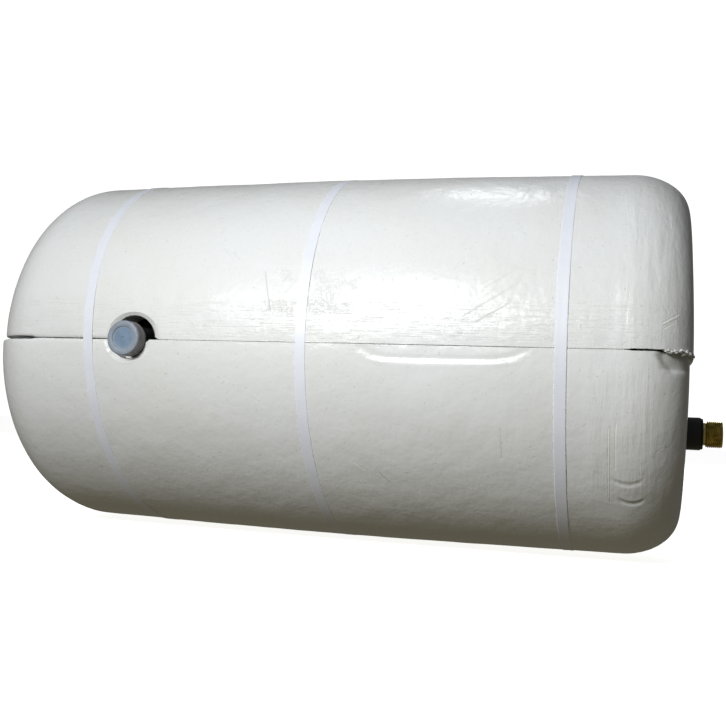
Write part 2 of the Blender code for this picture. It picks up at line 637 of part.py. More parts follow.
def make_valve_pin():
    """The pin that an air chuck presses: a collar for the spring, and a head that carries the seat seal."""
    tip, tail = -STEM_DEPTH - TOUCH_GAP, SEAL_INNER - TOUCH_GAP - PIN_RADIUS
    head = PIN_HOLE_RADIUS + 2 * TOUCH_GAP
    profile = [
        (0, tip), (PIN_RADIUS, tip), (PIN_RADIUS, COLLAR_TOP), (PIN_COLLAR_RADIUS, COLLAR_TOP),
        (PIN_COLLAR_RADIUS, COLLAR_BOTTOM), (PIN_RADIUS, COLLAR_BOTTOM),
        (PIN_RADIUS, SEAL_INNER - TOUCH_GAP), (head, SEAL_INNER - TOUCH_GAP), (head, tail), (0, tail),
    ]
    turned("valve_pin", profile, VALVE_STEPS, BRASS, GAS_PORT)
    seal = [
        (CORE_RADIUS - TOUCH_GAP, CORE_INNER - TOUCH_GAP), (CORE_RADIUS - TOUCH_GAP, SEAL_INNER),
        (PIN_HOLE_RADIUS, SEAL_INNER), (PIN_HOLE_RADIUS, CORE_INNER - TOUCH_GAP),
    ]
    turned("valve_seat_seal", seal, VALVE_STEPS, RUBBER, GAS_PORT)


def make_valve_spring(points_per_turn=10):
    """A coil between the core's inner wall and the pin's collar, which pushes the pin out."""
    clear = SPRING_WIRE_RADIUS + TOUCH_GAP / 2
    bottom, top = CORE_INNER + CORE_PLATE + clear, COLLAR_BOTTOM - clear
    radius = (PIN_RADIUS + CORE_RADIUS - CORE_WALL) / 2
    count = SPRING_TURNS * points_per_turn
    curve = bpy.data.curves.new("valve_spring", "CURVE")
    curve.dimensions = "3D"
    curve.bevel_depth = SPRING_WIRE_RADIUS
    curve.bevel_resolution = 1
    curve.use_fill_caps = True
    coil = curve.splines.new("POLY")
    coil.points.add(count)
    for i, point in enumerate(coil.points):
        turn = math.tau * i / points_per_turn
        height = bottom + (top - bottom) * i / count
        point.co = (radius * math.cos(turn), radius * math.sin(turn), height, 1)
    curve.materials.append(SPRING_STEEL)
    spring = bpy.data.objects.new("valve_spring", curve)
    ASSEMBLY.objects.link(spring)
    spring.parent = GAS_PORT


def make_dust_cap():
    """The small screw cap on the stem, and the rubber disc inside it."""
    seal_bottom = -STEM_DEPTH + TOUCH_GAP
    seal_top = seal_bottom + DUST_CAP_SEAL_HEIGHT
    disc = [(0, seal_top), (STEM_RADIUS, seal_top), (STEM_RADIUS, seal_bottom), (0, seal_bottom)]
    turned("valve_cap_seal", disc, VALVE_STEPS, RUBBER, GAS_PORT)
    bore, inner_top = STEM_RADIUS + TOUCH_GAP, seal_top + TOUCH_GAP
    radius, top, skirt = bore + DUST_CAP_WALL, inner_top + DUST_CAP_TOP, -STEM_DEPTH - DUST_CAP_SKIRT
    profile = [
        (0, top), (radius - TOUCH_GAP, top), (radius, top - TOUCH_GAP), (radius, skirt), (bore, skirt),
        (bore, inner_top), (0, inner_top),
    ]
    turned("valve_dust_cap", profile, VALVE_STEPS, BLACK_PLASTIC, GAS_PORT)


def make_protective_cap():
    """The push-on plastic cap over the nipple's thread, its face dished inside a raised rim."""
    bore, inner_top = PIPE_THREAD_RADIUS + TOUCH_GAP, 2 * TOUCH_GAP
    radius, top = bore + PROTECTIVE_CAP_WALL, inner_top + PROTECTIVE_CAP_TOP
    edge, rim = PROTECTIVE_CAP_DISH, radius - PROTECTIVE_CAP_RIM
    profile = [
        (0, top - PROTECTIVE_CAP_DISH), (rim - edge, top - PROTECTIVE_CAP_DISH), (rim, top),
        (radius - edge, top), (radius, top - edge), (radius, -PROTECTIVE_CAP_SKIRT),
        (bore, -PROTECTIVE_CAP_SKIRT), (bore, inner_top), (0, inner_top),
    ]
    return turned("protective_cap", profile, FITTING_STEPS, CAP_PLASTIC, GAS_PORT)


def make_gas_port():
    make_gas_nipple()
    make_valve_carrier()
    make_valve_stem()
    make_valve_core()
    make_valve_pin()
    make_valve_spring()
    make_dust_cap()
    make_protective_cap()


# ---- Water port ---------------------------------------------------------------------------------------
# Heights are measured outwards from the plane of the foam's end.


def make_water_socket():
    """A steel socket, welded into the low side of the water head and reaching out through the foam."""
    root = head_x_at(WATER_PORT_DROP, STEEL_WALL) - SOCKET_ROOT - HALF_LENGTH
    profile = [
        (SOCKET_RADIUS - THREAD_CHAMFER, SOCKET_STANDOUT), (SOCKET_RADIUS, SOCKET_STANDOUT - THREAD_CHAMFER),
        (SOCKET_RADIUS, root), (SOCKET_BORE_RADIUS, root), (SOCKET_BORE_RADIUS, SOCKET_STANDOUT),
    ]
    return turned("water_port_socket", profile, FITTING_STEPS, BLACK_STEEL, WATER_PORT)


def make_water_nipple():
    """The brass nipple: a tail inside the socket, a turned neck and the male pipe thread."""
    tail = SOCKET_BORE_RADIUS - TOUCH_GAP
    face = SOCKET_STANDOUT + TOUCH_GAP
    thread = face + NIPPLE_NECK_LENGTH
    crest, chamfer = PIPE_THREAD_RADIUS, THREAD_CHAMFER
    profile = [
        (crest - chamfer, NIPPLE_OVERALL), (crest, NIPPLE_OVERALL - chamfer), (crest, thread + chamfer),
        (crest - chamfer, thread), (NIPPLE_NECK_RADIUS, thread), (NIPPLE_NECK_RADIUS, SOCKET_STANDOUT),
        (tail, SOCKET_STANDOUT - chamfer), (tail, SOCKET_STANDOUT - NIPPLE_TAIL_LENGTH),
        (NIPPLE_BORE_RADIUS, SOCKET_STANDOUT - NIPPLE_TAIL_LENGTH), (NIPPLE_BORE_RADIUS, NIPPLE_OVERALL),
    ]
    turned("water_nipple", profile, FITTING_STEPS, BRASS, WATER_PORT)
    bore = NIPPLE_NECK_RADIUS + TOUCH_GAP
    washer = [
        (WASHER_RADIUS, face + WASHER_THICKNESS), (WASHER_RADIUS, face), (bore, face),
        (bore, face + WASHER_THICKNESS),
    ]
    turned("nipple_seal_washer", washer, FITTING_STEPS, RUBBER, WATER_PORT)


def make_port_guard():
    """A domed, perforated plate on the head's inside, which keeps the diaphragm out of the port."""
    rest = math.sqrt(HEAD_INNER_CROWN**2 - GUARD_RADIUS**2) - GUARD_SEAT_GAP
    top = rest - GUARD_RISE
    shoulder = top + GUARD_CROWN
    profile = [
        (0, top + GUARD_WALL), (GUARD_SHOULDER_RADIUS, shoulder + GUARD_WALL), (GUARD_RADIUS, rest),
        (GUARD_RADIUS, rest - GUARD_WALL), (GUARD_SHOULDER_RADIUS, shoulder), (0, top),
    ]
    guard = turned("water_port_guard", profile, FITTING_STEPS, ZINC, WATER_HEAD_CENTRE)
    below, ring = top - GUARD_RISE, GUARD_SHOULDER_RADIUS / 2
    for i in range(GUARD_HOLE_COUNT):
        turn = math.tau * i / GUARD_HOLE_COUNT
        hole = turned(
            f"guard_hole_{i}", [(0, rest), (GUARD_HOLE_RADIUS, rest), (GUARD_HOLE_RADIUS, below), (0, below)],
            8, None, WATER_HEAD_CENTRE, True,
        )
        hole.location = (ring * math.cos(turn), ring * math.sin(turn), 0)
        shaped(guard, hole)


def make_water_port():
    make_water_socket()
    make_water_nipple()
    make_port_guard()


def shade_assembly(crease=math.radians(30)):
    """Applies each piece's modifiers, then shades it smooth up to its creases."""
    for piece in ASSEMBLY.objects:
        if piece.type == "MESH":
            settled(piece)
            piece.data.shade_smooth()
            piece.data.set_sharp_from_angle(angle=crease)


make_steel_vessel()
make_diaphragm()
make_clamp_ring()
make_insulation()
make_bands()
make_gas_port()
make_water_port()
shade_assembly()
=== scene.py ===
"""Looks of the insulated expansion vessel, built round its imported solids.

Lengths are metres. The vessel lies along +X, its capped gas port faces -Y, and +Z is up.
"""
import math

import bpy
import numpy as np
from mathutils import Matrix, Vector, noise


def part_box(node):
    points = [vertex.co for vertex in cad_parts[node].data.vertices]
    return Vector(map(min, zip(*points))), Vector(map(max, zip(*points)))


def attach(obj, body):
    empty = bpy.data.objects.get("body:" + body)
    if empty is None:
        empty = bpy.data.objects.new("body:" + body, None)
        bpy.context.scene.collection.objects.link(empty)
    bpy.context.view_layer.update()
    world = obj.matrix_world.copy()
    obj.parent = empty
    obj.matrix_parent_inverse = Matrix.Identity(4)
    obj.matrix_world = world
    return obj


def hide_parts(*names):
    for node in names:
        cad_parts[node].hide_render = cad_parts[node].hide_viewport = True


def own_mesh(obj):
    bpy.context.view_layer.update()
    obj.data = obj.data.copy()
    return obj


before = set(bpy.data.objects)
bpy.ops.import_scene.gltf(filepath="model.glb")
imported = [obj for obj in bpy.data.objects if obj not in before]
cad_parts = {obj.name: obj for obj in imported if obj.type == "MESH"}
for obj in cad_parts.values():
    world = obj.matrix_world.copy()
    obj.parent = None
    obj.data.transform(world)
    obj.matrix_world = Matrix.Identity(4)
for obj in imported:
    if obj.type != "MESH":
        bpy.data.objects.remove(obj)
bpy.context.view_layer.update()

bpy.ops.object.select_all(action="DESELECT")

# ---- Steel vessel -------------------------------------------------------------------------------------
# The pressure vessel: a rolled barrel and two pressed heads in 1.6 mm steel, joined by one round weld at
# each end, then sprayed with black stove enamel. It lies hidden inside the foam.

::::

(Task brief)
Beginning at the line where "obj.parent = None" appears, extract each line through the end of the data above; keep them exact and include nothing else.

(Exercise output)
    obj.parent = None
    obj.data.transform(world)
    obj.matrix_world = Matrix.Identity(4)
for obj in imported:
    if obj.type != "MESH":
        bpy.data.objects.remove(obj)
bpy.context.view_layer.update()

bpy.ops.object.select_all(action="DESELECT")

# ---- Steel vessel -------------------------------------------------------------------------------------
# The pressure vessel: a rolled barrel and two pressed heads in 1.6 mm steel, joined by one round weld at
# each end, then sprayed with black stove enamel. It lies hidden inside the foam.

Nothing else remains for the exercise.